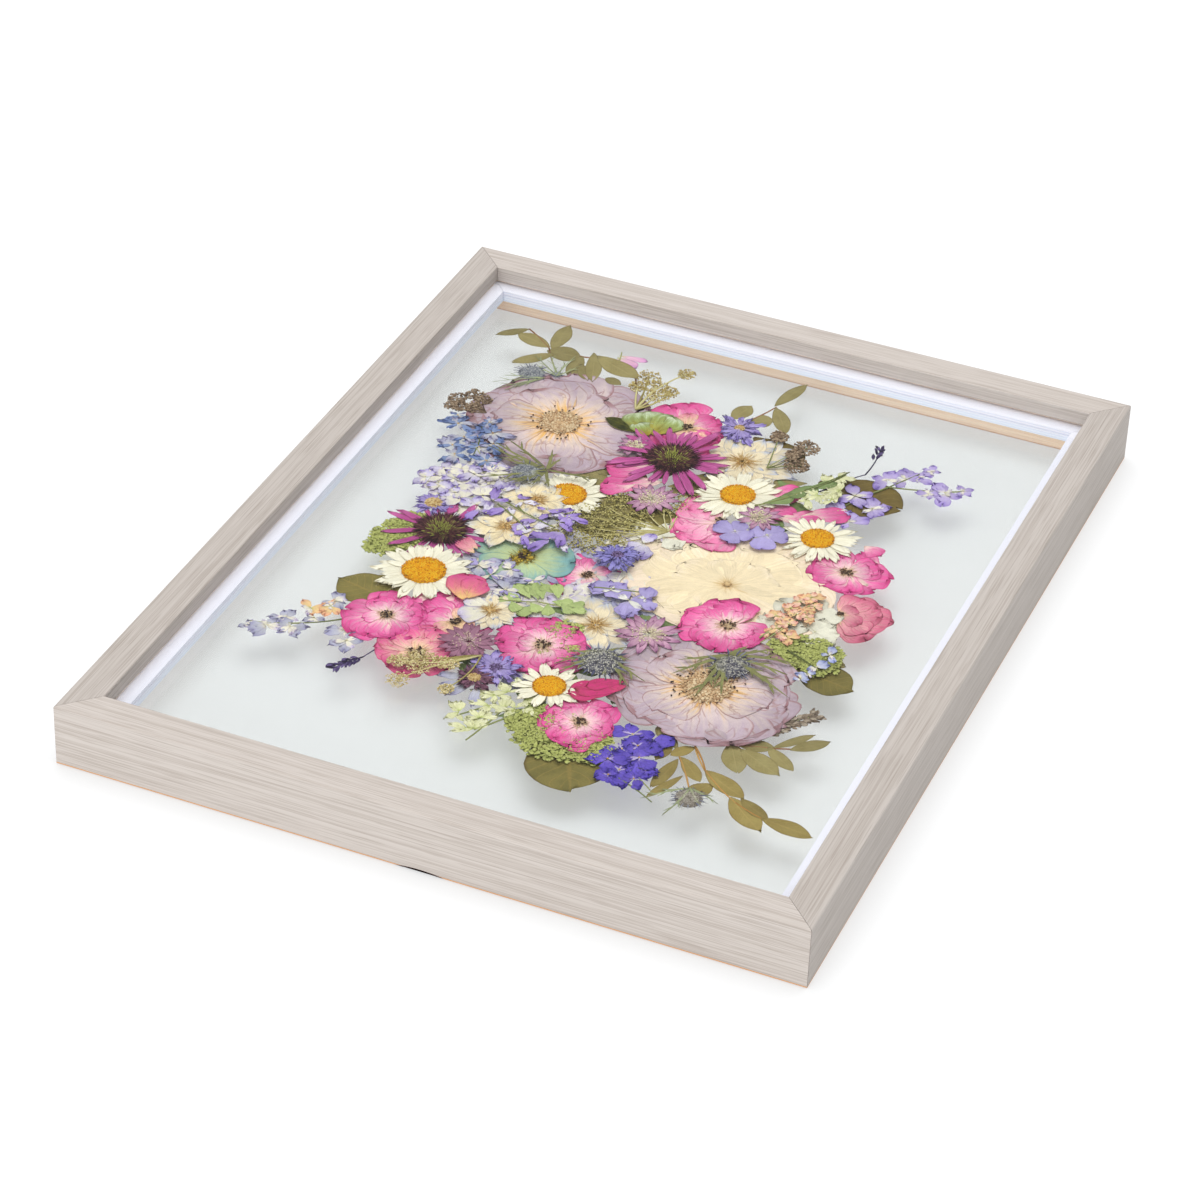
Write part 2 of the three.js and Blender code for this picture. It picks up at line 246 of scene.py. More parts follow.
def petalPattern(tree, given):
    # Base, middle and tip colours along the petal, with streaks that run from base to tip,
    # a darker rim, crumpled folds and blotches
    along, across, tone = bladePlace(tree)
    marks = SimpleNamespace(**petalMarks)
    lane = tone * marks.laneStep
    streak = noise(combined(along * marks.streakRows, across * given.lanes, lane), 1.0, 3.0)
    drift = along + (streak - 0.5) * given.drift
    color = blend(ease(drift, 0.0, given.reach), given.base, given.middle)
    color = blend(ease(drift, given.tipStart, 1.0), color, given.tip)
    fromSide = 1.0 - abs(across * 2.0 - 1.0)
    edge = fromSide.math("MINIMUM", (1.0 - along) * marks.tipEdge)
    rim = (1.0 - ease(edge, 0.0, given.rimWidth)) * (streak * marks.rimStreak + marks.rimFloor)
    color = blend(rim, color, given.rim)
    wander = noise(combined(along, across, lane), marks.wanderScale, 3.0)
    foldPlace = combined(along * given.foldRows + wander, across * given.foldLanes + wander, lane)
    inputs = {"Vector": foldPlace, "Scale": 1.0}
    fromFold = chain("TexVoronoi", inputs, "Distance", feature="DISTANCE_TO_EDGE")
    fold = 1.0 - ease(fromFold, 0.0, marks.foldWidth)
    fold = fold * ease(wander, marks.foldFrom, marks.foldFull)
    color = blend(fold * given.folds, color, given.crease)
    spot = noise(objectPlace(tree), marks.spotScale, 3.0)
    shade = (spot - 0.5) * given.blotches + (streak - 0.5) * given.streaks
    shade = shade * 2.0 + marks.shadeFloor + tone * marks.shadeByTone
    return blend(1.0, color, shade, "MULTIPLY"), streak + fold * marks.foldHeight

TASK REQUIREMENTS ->
Write every line of the material above again, exactly.

RESPONSE FOR THIS EXERCISE ->
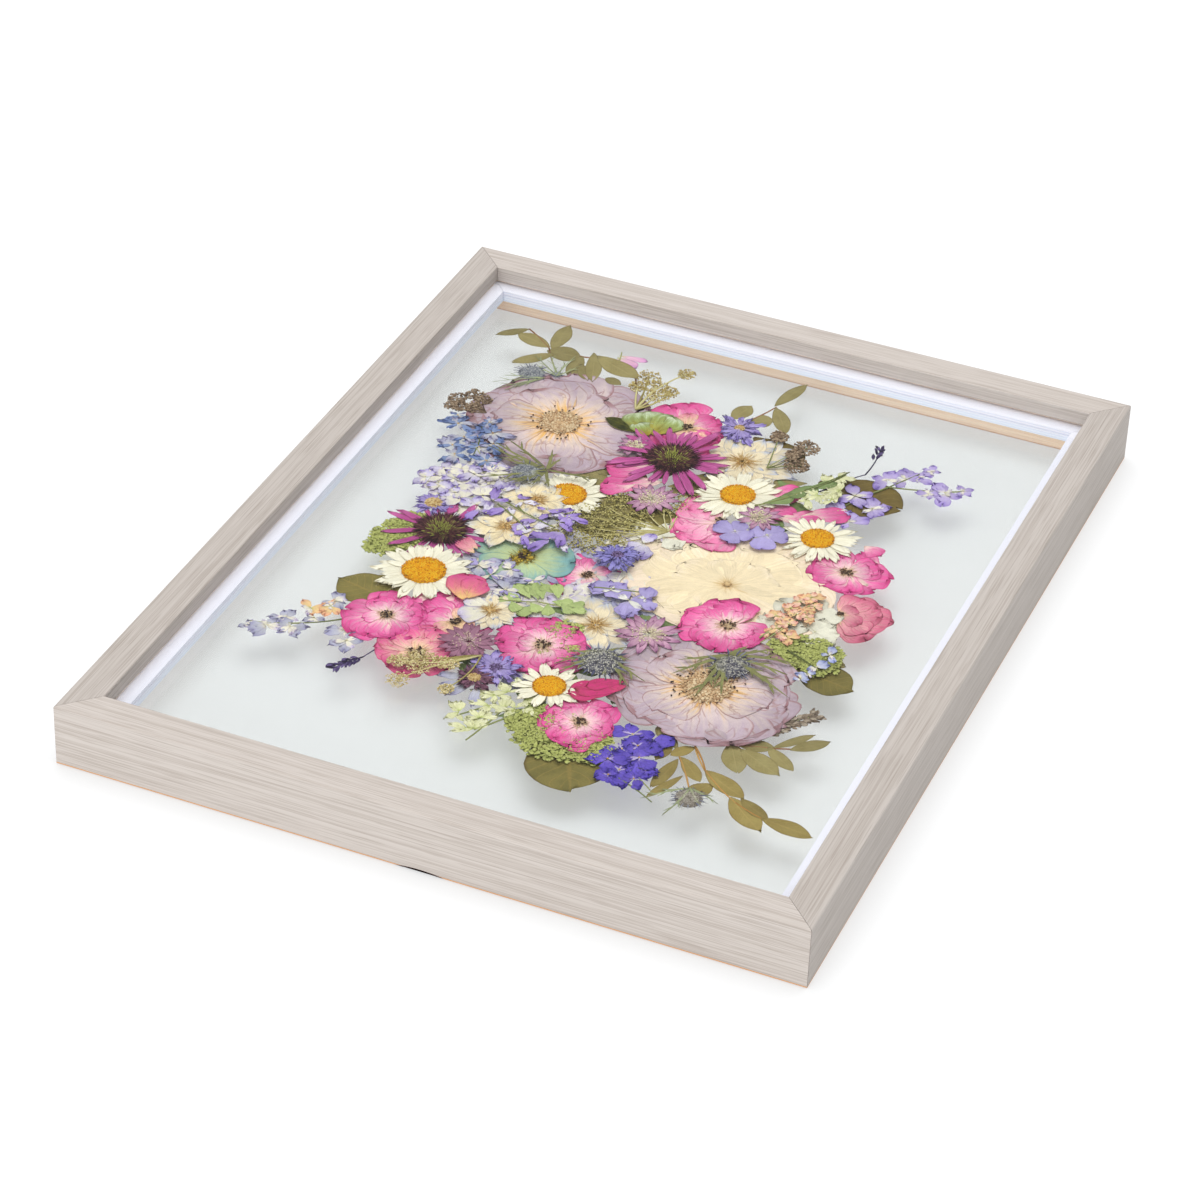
Write part 2 of the three.js and Blender code for this picture. It picks up at line 246 of scene.py. More parts follow.
def petalPattern(tree, given):
    # Base, middle and tip colours along the petal, with streaks that run from base to tip,
    # a darker rim, crumpled folds and blotches
    along, across, tone = bladePlace(tree)
    marks = SimpleNamespace(**petalMarks)
    lane = tone * marks.laneStep
    streak = noise(combined(along * marks.streakRows, across * given.lanes, lane), 1.0, 3.0)
    drift = along + (streak - 0.5) * given.drift
    color = blend(ease(drift, 0.0, given.reach), given.base, given.middle)
    color = blend(ease(drift, given.tipStart, 1.0), color, given.tip)
    fromSide = 1.0 - abs(across * 2.0 - 1.0)
    edge = fromSide.math("MINIMUM", (1.0 - along) * marks.tipEdge)
    rim = (1.0 - ease(edge, 0.0, given.rimWidth)) * (streak * marks.rimStreak + marks.rimFloor)
    color = blend(rim, color, given.rim)
    wander = noise(combined(along, across, lane), marks.wanderScale, 3.0)
    foldPlace = combined(along * given.foldRows + wander, across * given.foldLanes + wander, lane)
    inputs = {"Vector": foldPlace, "Scale": 1.0}
    fromFold = chain("TexVoronoi", inputs, "Distance", feature="DISTANCE_TO_EDGE")
    fold = 1.0 - ease(fromFold, 0.0, marks.foldWidth)
    fold = fold * ease(wander, marks.foldFrom, marks.foldFull)
    color = blend(fold * given.folds, color, given.crease)
    spot = noise(objectPlace(tree), marks.spotScale, 3.0)
    shade = (spot - 0.5) * given.blotches + (streak - 0.5) * given.streaks
    shade = shade * 2.0 + marks.shadeFloor + tone * marks.shadeByTone
    return blend(1.0, color, shade, "MULTIPLY"), streak + fold * marks.foldHeight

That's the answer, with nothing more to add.